К тому же, не способствовало мыслям о заведении птиц то обстоятельство, что выше на два этажа жил суровый дядька, у которого были канарейки и еще что-то отдаленно певчее. И летом все это жило в относительном единении с природой. То есть на балконе. Как следствие, с первыми лучами московского солнца все это оживало, вспоминало про единых предков с петухами и устраивало побудку на все лады и во все горло. Договариваться с любителем певчих было абсолютно бесполезно. Жил он одиноко и скромно в двухкомнатной квартире нашего профессорского дома, а все попытки достучаться – от безнадеги и недосыпной агрессии – через компетентные органы разбивались, как волны о волнорез непреложной истины: мужик был когда-то «заслуженный деятель чего-то там». Когда это было, никто не помнил и что там было – тоже, но связываться с ним никто не хотел. В итоге жители ближайших квартир надеялись лишь на то, что все имеет свой срок и что птицы, которых он завел, не бессмертны. Но и дядька был не промах. И когда кто-то из его бессменного домашнего «хора Турецкого» переселялся в райские кущи (и, как знать, может быть, продолжал и там услаждать слух), он заводил следующего, столь же голосистого и максимально фальцетного.
После такого чудесного ежегодного птичьего концерта, поверьте мне, я до сих пор не могу оценить все прелести соловьиных трелей в мае или июне. «Вы должны быть ближе к природе, а то совсем тут в своей Москве затухнете!». Самое интересное, это говорил человек, который за все время, что я вообще его помню, НИКОГДА НИКУДА не уезжал. Постоянно жил в «зачуханной» Москве. Однако пафоса в его речах хватило бы на оседлого поселенца максимально дремучей тайги. Все живые твари были, согласно его теории, друзьями, а все двуногие – враги матери-Природы, которые только бездушно терзают поверхность и недра нашей щедрой матушки.
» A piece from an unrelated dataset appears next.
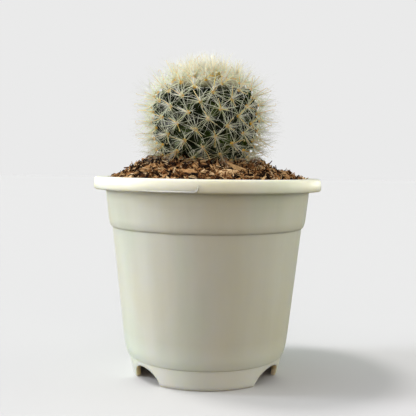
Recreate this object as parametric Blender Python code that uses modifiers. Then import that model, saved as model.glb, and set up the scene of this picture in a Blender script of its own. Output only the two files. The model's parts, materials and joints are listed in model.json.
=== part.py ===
"""A round cactus in a moulded plastic nursery pot, in metres, +Z up.

The origin is the middle of the pot's foot ring, on the surface that it stands on, and the front is -Y.
The pot is a thin turned shell on three feet, the potting mix fills it up to a mound, and the cactus sits
in the mound with its roots below. The stem carries a tubercle at each point of a golden-angle spiral, and
a cluster of spines grows from the tubercle's tip: a star of short radial spines round one hooked spine.
"""

import math

import bmesh
import bpy
import numpy as np
from mathutils import Matrix, Vector, noise
from mathutils.bvhtree import BVHTree

MM = 0.001
GAP = 0.3 * MM  # clearance between pieces that touch on the real object
TURN_STEPS = 48  # facets round a turned piece
MERGE = 0.00001  # merge distance where a turned profile meets its axis

# Pot: (radius, height) stations of its outer side in mm, from the mouth down to the middle of the base.
RIM_TOP = 107.8
RIM_RADIUS = 62.1
RIM_DEPTH = 6.7
RIM_SKIN = 1.6
RIM_EDGE = 0.8
RIM_BAND = 10.5  # radius of the rim's bulging outer band
COLLAR_TOP_RADIUS = 56.3
COLLAR_FOOT = (53.9, 84.8)
SHOULDER = (52.3, 81.2)
WALL_TOP = (51.9, 80.7)
WALL_FOOT = (45.2, 20.0)
HEEL = (42.9, 11.2)
FOOT_TOP = (42.3, 10.7)
FOOT_BASE = (39.3, 1.4)
FOOT_OUTER = (38.5, 0.0)
FOOT_INNER = (36.4, 0.0)
RECESS_FOOT = (36.1, 0.8)
RECESS_TOP = (38.9, 9.2)
FLOOR_BOTTOM = 10.0
WALL = 1.5

# Arched channels through the foot ring, and slots in the floor, for drainage.
CHANNEL_AZIMUTHS = (-56.5, 57.5, 180.5)  # degrees from the front
CHANNEL_HALF_WIDTH = 13.2
CHANNEL_HEIGHT = 9.0
CHANNEL_SPAN = (24.0, 48.0)
SLOT_COUNT = 6
SLOT_SPAN = (11.0, 24.0)
SLOT_WIDTH = 3.6

# Potting mix: the mound's height in mm at the pot's wall and at its top, and its lumps.
MOUND_EDGE = 105.2
MOUND_TOP = 118.6
MOUND_TOP_RADIUS = 24.0
MOUND_RINGS = (0.0, 25.0, 28.0, 31.0, 34.5, 38.0, 41.5, 45.0, 48.5)
LUMP_HEIGHT = 1.5
LUMP_SPREAD = 8.0

# Cactus stem: a globe measured over the tubercles' tips, set a little to the left.
STEM_OFFSET = -1.8
STEM_RADIUS = 29.5
STEM_WAIST = 141.0
STEM_RISE = 22.0
STEM_DROP = 40.0
STEM_POWER = 2.5
TUBERCLE_DEPTH = 4.0
TUBERCLE_FLAT = 0.14
TUBERCLE_SPACING = 9.5
YOUNG_SPACING = 1.9
GROWTH_LENGTH = 10.0
GOLDEN_ANGLE = math.pi * (3 - math.sqrt(5))

# Spine clusters: one areole in three carries its cluster here.
CLUSTER_STEP = 3
CLUSTER_LOWEST = 122.0
RADIAL_SPINES = 8
RADIAL_REACH = 0.44  # of the spacing between areoles
AREOLE_RADIUS = 1.4
YOUNG_SPREAD = 5.0  # areoles closer together than this have smaller pads
AREOLE_HEIGHT = 0.9
HOOKED_LENGTH = 8.5
CROWN_LENGTH = 11.4
HOOK_RADIUS = 1.0
SPINE_RADIUS = 0.32

# Roots: a tapered root crown with side roots, below the stem.
ROOT_TOP = 100.4
ROOT_COUNT = 7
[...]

Одним словом, неприязнь к Гринпису во мне воспитана тоже с детства. Я искренне не понимала тогда и не пойму теперь этого иезуитства в речах. И это просто мое личное кредо. Можешь спасти животинку – спаси. Возьми из приюта или просто приюти ту, что увязалась за тобой. Может быть, ты спасешь ее жизнь. И это важнее любых лозунгов и красивых слов. Может, все дело в том, что мое знакомство с Гринписом началось с любителя орнитологии. Одним словом, птичье пение с весны и до осени преследовало мои утренние пробуждения до самых девяностых. А в птичьей классификации я всегда приравнивала себя к сове, но никак не к жаворонку. В лихие девяностые забыты были многие ценности, в том числе заслуженный когда-то и где-то в чем-то дядька, он съехал со своим птичьим двором.
Я для себя составила собственный рейтинг «птичьих историй», благодаря повествованиям друзей.
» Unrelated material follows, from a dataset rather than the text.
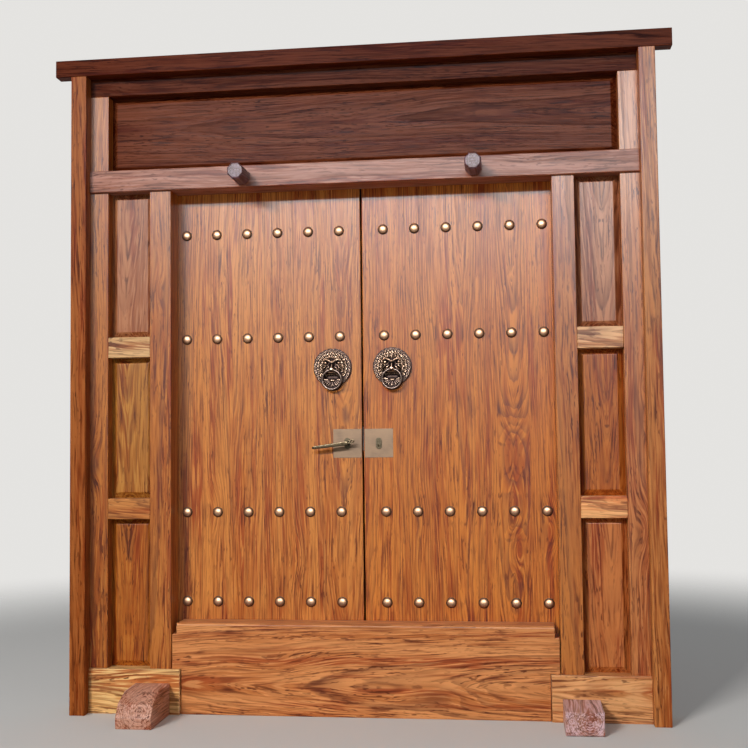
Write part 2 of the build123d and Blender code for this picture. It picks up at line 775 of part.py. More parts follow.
parts = {
    "casing_head": head_casing(),
    "top_rail": top_rail(),
    "lintel": lintel(),
    "transom_panel": raised_panel(-stile_inner, stile_inner, lintel_top, transom_top),
    "threshold_board": threshold(),
    "pivot_rail": pivot_rail(),
    "door_pegs": Compound(children=[door_peg(-1), door_peg(1)]),
    "peg_wedges": Compound(children=[wedge(-1), wedge(1)]),
    "pivot_cups": Compound(children=[pivot_cup(-1), pivot_cup(1)]),
    "latch_case": latch_case(),
    "latch_bolt": latch_bolt(),
    "lever_handle": lever_handle(),
    "lever_inner": lever_inner(),
    "lever_rosette": lever_rosette(),
    "lever_rosette_inner": lever_rosette_inner(),
    "lock_case": lock_case(),
    "deadbolt": deadbolt(),
    "cylinder": cylinder(),
    "cylinder_plug": cylinder_plug(),
    "keyhole_escutcheon": keyhole_escutcheon(),
}
for side, name in ((-1, "left"), (1, "right")):
    parts["casing_" + name] = side_casing(side)
    parts["outer_stile_" + name] = outer_stile(side)
    parts["inner_stile_" + name] = inner_stile(side)
    parts["bottom_rail_" + name] = bottom_rail(side)
    parts["lower_side_rail_" + name] = side_rail(side, lower_side_rail_base)
    parts["upper_side_rail_" + name] = side_rail(side, upper_side_rail_base)
    for floor, z0, z1 in panel_floors:
        parts[floor + "_side_panel_" + name] = side_panel(side, z0, z1)
    parts["pier_block_" + name] = pier_block(side)
    for k in range(len(board_columns)):
        parts["leaf_board_%s_%d" % (name, k + 1)] = leaf_board(side, k)
    parts["battens_" + name] = battens(side)
    parts["studs_" + name] = studs(side)
    parts["knocker_mask_" + name] = knocker_mask(side)
    parts["knocker_ring_" + name] = knocker_ring(side)
    parts["lock_plate_" + name] = lock_plate(side)

os.makedirs("parts", exist_ok=True)
for name, solid in parts.items():
    export_step(solid, "parts/%s.step" % name)
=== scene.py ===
import math

import bmesh
import bpy
import numpy as np
from mathutils import Matrix, Vector


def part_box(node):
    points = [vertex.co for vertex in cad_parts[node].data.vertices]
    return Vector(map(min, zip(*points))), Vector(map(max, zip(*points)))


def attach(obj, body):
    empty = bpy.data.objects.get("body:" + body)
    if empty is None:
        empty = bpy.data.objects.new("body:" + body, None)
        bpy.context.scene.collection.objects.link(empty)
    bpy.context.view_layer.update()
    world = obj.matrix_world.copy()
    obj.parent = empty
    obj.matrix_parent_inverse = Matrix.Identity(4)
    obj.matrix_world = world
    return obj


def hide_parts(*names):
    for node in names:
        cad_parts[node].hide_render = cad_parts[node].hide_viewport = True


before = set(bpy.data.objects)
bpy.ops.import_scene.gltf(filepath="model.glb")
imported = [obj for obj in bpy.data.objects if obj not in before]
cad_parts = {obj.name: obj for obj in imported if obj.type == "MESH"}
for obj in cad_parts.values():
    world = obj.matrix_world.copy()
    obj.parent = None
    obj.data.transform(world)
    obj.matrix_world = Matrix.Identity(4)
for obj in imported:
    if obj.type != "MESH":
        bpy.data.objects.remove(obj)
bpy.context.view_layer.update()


# Upright stiles. Planed hardwood posts, the outer pair against the wall and the inner pair as
# door jambs, grooved for the side panels and oiled with a satin varnish.
class Tone:
    """A number or colour that changes over a surface. Arithmetic on it adds Math nodes."""

    def __init__(self, finish, socket):
        self.finish = finish
        self.socket = socket

    def maths(self, operation, *values):
        return self.finish.node("ShaderNodeMath", {"operation": operation}, dict(enumerate(values)))

    def __add__(self, other):
        return self.maths("ADD", self, other)

    __radd__ = __add__

    def __sub__(self, other):
        return self.maths("SUBTRACT", self, other)

    def __rsub__(self, other):
        return self.maths("SUBTRACT", other, self)

    def __mul__(self, other):
        return self.maths("MULTIPLY", self, other)

    __rmul__ = __mul__

    def __truediv__(self, other):
        return self.maths("DIVIDE", self, other)

    def __pow__(self, other):
        return self.maths("POWER", self, other)

    def __rpow__(self, other):
        return self.maths("POWER", other, self)


# Blender's noise keeps within about 0.4 of its middle, and this factor spreads it to 1.
CLOUD_SPREAD = 2.6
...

4-е место рейтинга. У моей школьной подруги были два волнистых попугайчика, Он и Она, откликались почему-то оба на имя Гоша. Конечно, их учили неизменному «Гоша – хороший, Гоша – умница, Гоша – красавчик» и что-то еще в том же ключе. Меня клятвенно заверяли, что они безмерно умные и умеют это говорить, пытались демонстрировать… Однако даже при наличии музыкального слуха услышать что-то, кроме едва промелькивающего «Гша-а» в общем чириканье было просто невозможно. А вот определить нахождение птиц в доме по неловким моментам в тетради было вполне реально. Так что «соломоново» решение подсказало прекратить выпускать мелких бомбардировщиков даже в редкие полеты, потому как складывалось полное впечатление, что они летают по натовскому спецзаданию с ковровым бомбометанием над вражеской территорией.
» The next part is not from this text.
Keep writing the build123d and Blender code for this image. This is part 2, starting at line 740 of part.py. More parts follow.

3-е место рейтинга. Попугайчик, которым мой муж был облагодетельствован своим отцом в четвертом классе. Самое забавное, что попугая он совершенно не просил и не хотел, поэтому для него и по сей день остается загадкой, зачем ему подарили Это. Назвали зеленое волнистое чудо, конечно же, Гошей. Принесли Гошу в маленькой клетке: высотой шестьдесят сантиметров, а длиной и шириной по пятьдесят. И в последующие два года Саша усиленно копил деньгу на новую клетку, с этой целью была забыта даже весьма ценная и довольно обширная коллекция машинок, которая занимала целый стеллаж.